The geographic based naming convention is based on a grid system with geographic placement amongst the rows and columns defining a different part of the station code. There are rows of stations A, B, C, etc. starting at the Canadian border and incrementing an idealized every 75 km or so until reaching the border with Mexico and columns starting at "01" at the westernmost point in the US deployment plan and incrementing by one as you move approximately every 75 km to the east. More than 26 rows are needed to accomplish this gridding so after "Z" comes a station starting with "1". Less than 99 columns (64 in total) are needed to accomplish this gridding, so the 2nd and 3rd characters will always be numeric. Thus the station code takes its first character based on its latitude and the numeric second and third characters are based on its longitude. Due to the obvious difficulties with siting, the idealized 75km grid spacing is adjusted to fit the conditions in the area.

Let's take as an example station A12A. The first "A" tells us that this is a 'northern' site near the border with Canada. The "12" tells us that it is 12 grid points in from the westernmost point in the deployment grid. Very approximately that is 12*75 km from the westernmost point. The final "A" tells us this was the first location for a station at this grid point. This ends up being a site in Montana.

Prior to final installation and certification, site codes include a dash followed by a number that identifies the classification of the site.

When one of the potential sites is permitted it is referred to by the station code A12A. The SEED station code is the station code, the Network code for USArray Transportable Array is TA. You may seed a station code written as TA.A12A or TA_A12A.

To view a table of all the planned station deployments please visit the EarthScope USArray deployment website.

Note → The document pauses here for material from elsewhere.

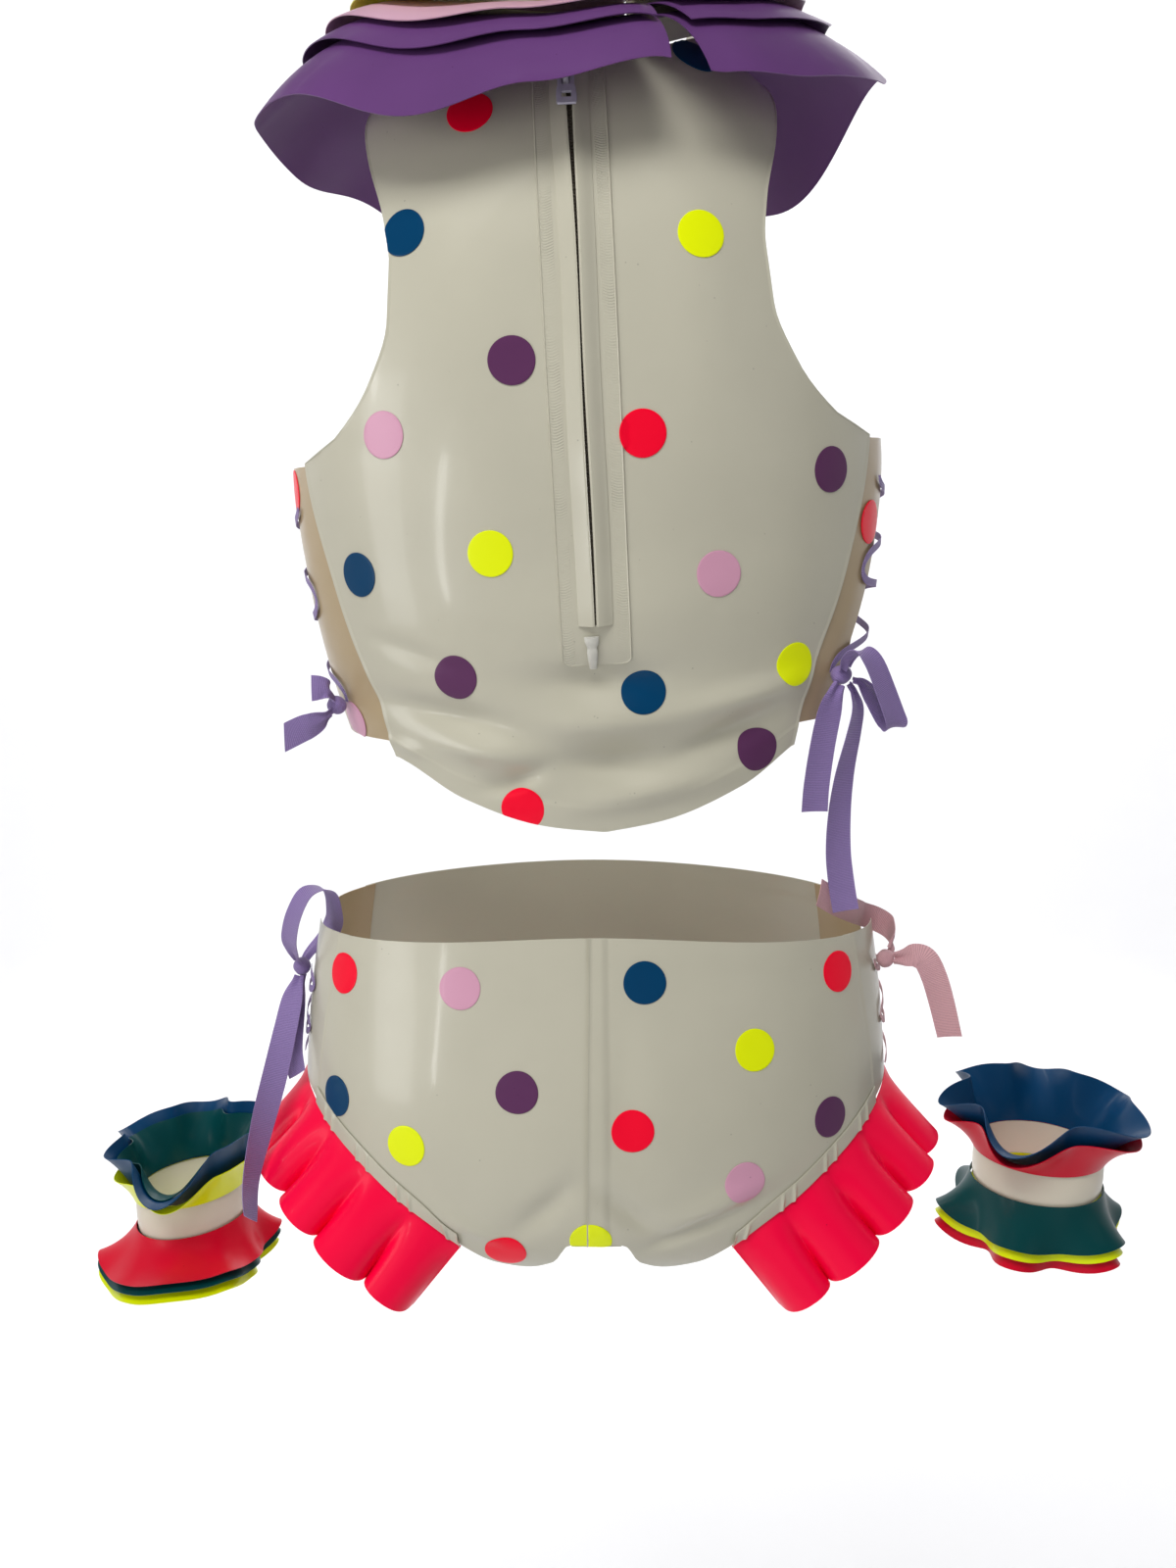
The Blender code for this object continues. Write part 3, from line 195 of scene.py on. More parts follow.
# ---- meshes
@dataclass
class MeshParts:
    """Vertices, faces and corner UVs gathered for one mesh."""

    vertices: list[Array] = field(default_factory=list)
    faces: list[list[int]] = field(default_factory=list)
    corner_uvs: list[Array] = field(default_factory=list)
    count: int = 0

    def add(self, vertices: Array, *blocks: tuple[Array, Array]) -> None:
        """Adds vertices and the faces on them.

        Args:
            vertices: places, one row each.
            blocks: faces of one size, as vertex numbers from this call's start, one row a
                face, with a UV pair for each corner of each face.
        """
        for faces, corner_uvs in blocks:
            self.faces += (faces + self.count).tolist()
            self.corner_uvs.append(corner_uvs.reshape(-1, 2))
        self.vertices.append(vertices.reshape(-1, 3))
        self.count += len(self.vertices[-1])

    def build(self, name: str, sharp_deg: float = 40.0) -> Piece:
        """Makes the mesh object.

        Args:
            name: the piece's name.
            sharp_deg: edges bent more than this stay sharp.

        Returns:
            The object, at the origin and smooth.
        """
        mesh = bpy.data.meshes.new(name)
        mesh.from_pydata(np.concatenate(self.vertices).tolist(), [], self.faces)
        layer = mesh.uv_layers.new(name="UVMap")
        layer.data.foreach_set("uv", np.concatenate(self.corner_uvs).astype(np.float32).ravel())
        mesh.update()
        mesh.shade_smooth()
        mesh.set_sharp_from_angle(angle=math.radians(sharp_deg))
        made = bpy.data.objects.new(name, mesh)
        bpy.context.scene.collection.objects.link(made)
        return made


def surface_lengths(points: Array) -> Array:
    """UV of a grid in metres: length along each row from its middle, and down each column."""
    u = lengths_along(points)
    return np.stack([u - u[len(points) // 2], lengths_along(points, axis=1)], axis=-1)


def add_shell(parts: MeshParts, outer: Array, normals: Array, wall: float,
              keep: Array | None = None, closed: bool = False, uv: Array | None = None) -> None:
    """Adds a thin closed wall: the outer grid, its copy moved in, and rims round every edge.

    Args:
        parts: where the faces go.
        outer: grid of points, columns by rows.
        normals: outward normals of the grid.
        wall: thickness, measured inwards.
        keep: mask of cells; a left-out cell is an opening.
        closed: the last column joins the first.
        uv: UV of the grid; lengths in metres when left out.
    """
    columns, rows = outer.shape[:2]
    cells = (columns if closed else columns - 1, rows - 1)
    keep = np.ones(cells, dtype=bool) if keep is None else keep
    normals = np.broadcast_to(normals, outer.shape)
    if uv is None:
        uv = surface_lengths(np.concatenate([outer, outer[:1]]) if closed else outer)
    i, j = np.nonzero(keep)
    k = (i + 1) % columns
    corners = np.stack([i * rows + j, k * rows + j, k * rows + j + 1, i * rows + j + 1], axis=-1)
    corner_uv = np.stack([uv[i, j], uv[i + 1, j], uv[i + 1, j + 1], uv[i, j + 1]], axis=1)
    flat = outer.reshape(-1, 3)
    turn = np.cross(flat[corners[:, 1]] - flat[corners[:, 0]],
                    flat[corners[:, 3]] - flat[corners[:, 0]])
    facing = np.sum(turn * normals.reshape(-1, 3)[corners[:, 0]]) > 0.0
    around = np.zeros((cells[0] + 2, cells[1] + 2), dtype=bool)
    around[1:-1, 1:-1] = keep
    if closed:
        around[0, 1:-1], around[-1, 1:-1] = keep[-1], keep[0]
    inner = corners[:, ::-1] + columns * rows
    faces, uvs = [corners, inner], [corner_uv, corner_uv[:, ::-1]]
    for side, (di, dj) in enumerate(((0, -1), (1, 0), (0, 1), (-1, 0))):
        open_ = ~around[i + 1 + di, j + 1 + dj]
        a, b = corners[open_, side], corners[open_, (side + 1) % 4]
        uv_a, uv_b = corner_uv[open_, side], corner_uv[open_, (side + 1) % 4]
        faces.append(np.stack([b, a, a + columns * rows, b + columns * rows], axis=-1))
        uvs.append(np.stack([uv_b, uv_a, uv_a, uv_b], axis=1))
    quads, quad_uvs = np.concatenate(faces), np.concatenate(uvs)
    if not facing:
        quads, quad_uvs = quads[:, ::-1], quad_uvs[:, ::-1]
    used, quads = np.unique(quads, return_inverse=True)
    vertices = np.concatenate([flat, (outer - wall * normals).reshape(-1, 3)])[used]
    parts.add(vertices, (quads.reshape(-1, 4), quad_uvs))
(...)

How can I host a USArray station?

If you are interested in hosting a seismic station on your property please visit the IRIS webpage dedicated to this. You can also download a PDF information brochure. Thank you for your interest.

What is SNOFLU?

SNOFLU is an acronym for Sudden Noise Onset Fixed by Lock/Unlock. It is a known sensor issue with certain datalogger types, when for no apparent reason the station channel(s) start to get noisy. This is fixed by a physical mass position lock and unlock process on the sensor.